COGNITIVE THERAPY FOR SCHIZOPHRENIA The general model of Cognitive Therapy is a structured, active, shorter-term therapy focused on the here and now problems of the patient's life. CT is also a collaborative approach that strongly values the therapeutic alliance and helps the patient evaluate his or her beliefs using multiple cognitive and behavioral tools (Beck, 1995). Generally, the patient is seen in individual sessions lasting 50 - 60 minutes. The patient is socialized into the cognitive model in the early stages of therapy through gentle Socratic questioning and guided discovery.

The therapist and patient collaboratively develops a list of problems the patient is experiencing and behavioral goals linked to the problems. An agenda is set for sessions. Thoughts that distress the patient are solicited and evaluated. The therapist "bridges" from the previous session, reviewing homework, checking on the patient's mood since the last session and setting the agenda for the current session (Beck, 1995).

One or two mutually agreed upon main issues are addressed each session. The therapist and patient work collaboratively to address these issues using behavioral techniques along with cognitive restructuring techniques. During the session, the therapist assesses the patient's understanding and agreement with the rationale for treatment. Feedback is solicited about the patient's experience of the therapy, their understanding of the procedures, thoughts about the therapeutic alliance. Finally, both the patient and therapist work to develop homework assignments that are manageable, relevant to the current problems and consistent with the agreed upon treatment goals (Beck, 1995). In cognitive therapy for schizophrenia, several adaptations to the model need to be made, but the course of treatment follows the same basic structure as traditional cognitive therapy.

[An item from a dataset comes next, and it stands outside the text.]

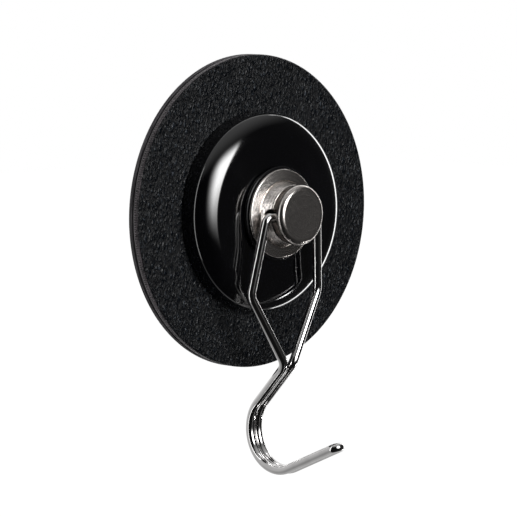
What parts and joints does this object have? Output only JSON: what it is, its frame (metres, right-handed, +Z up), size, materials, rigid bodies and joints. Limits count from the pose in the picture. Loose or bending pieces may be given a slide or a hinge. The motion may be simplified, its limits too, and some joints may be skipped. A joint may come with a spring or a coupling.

Therapy is usually delivered in individual sessions, lasting 50 - 60 minutes. However, it can be delivered in shorter duration or the patient can be offered breaks depending on the patient's level of agitation or acute distress. Unlike traditional cognitive therapy, there is a lengthier process for engaging the patient (Kingdon & Turkington, 1994). Stages of Cognitive Therapy for Schizophrenia are the following: Engage; Assess; Trace Origins of beliefs / hallucinations ; Elicit beliefs about the mechanisms underlying delusions / hallucinations ; Normalize symptoms and discuss alternative mechanisms; Re attribute hallucinations and discuss content; Treat Negative symptoms. CONCLUSION Cognitive Therapy is a promising adjunctive treatment for schizophrenia.

Cognitive therapy assists the patient in not only normalizing their symptoms as an extreme reaction to stress, but also helps them evaluate the veracity and utility of their symptoms through cognitive and behavioral interventions. Future directions for cognitive therapy may include better training and dissemination of this efficacious treatment. References Beck, J. (1995). Cognitive therapy: Basics and beyond. New York: The Guilford Press. Hale, A. (1995).

Atypical antipsychotic and compliance in schizophrenia. Nordic Journal of Psychiatry, 49, 31 - 39. Kingdon, D. , Turkington, D. (1994). Cognitive Behavioral therapy of Schizophrenia. New York: Guilford Press Rayburn, N. , Otto, M. (2003). Cognitive-behavioral therapy for panic disorder: a review of treatment elements, strategies, and outcomes.

CNS Sector, 8 (5), 356 - 62. Rector, N. , Beck, A. (2002). A Clinical Review of Cognitive Therapy for Schizophrenia. Current Psychiatry Reports, 4 (4), 284 - 292. Rector, N. , Seen, M. , Segal, Z. (2003). Cognitive therapy for schizophrenia: a preliminary randomized controlled trial.

Schizophrenia Research, 63 (1 - 2), 1 - 11. Sensky, T, Turkington, D, Kingdon, D. (2000). A randomized controlled trial of cognitive-behavioral therapy for persistent symptoms in schizophrenia resistant to medication. Arch Gen Psychiatry, 57, 165 - 172. Weinberger, D. (1995).

Schizophrenia as a Nuerodevelopmental Disorder. Schizophrenia, 16, 293 - 323.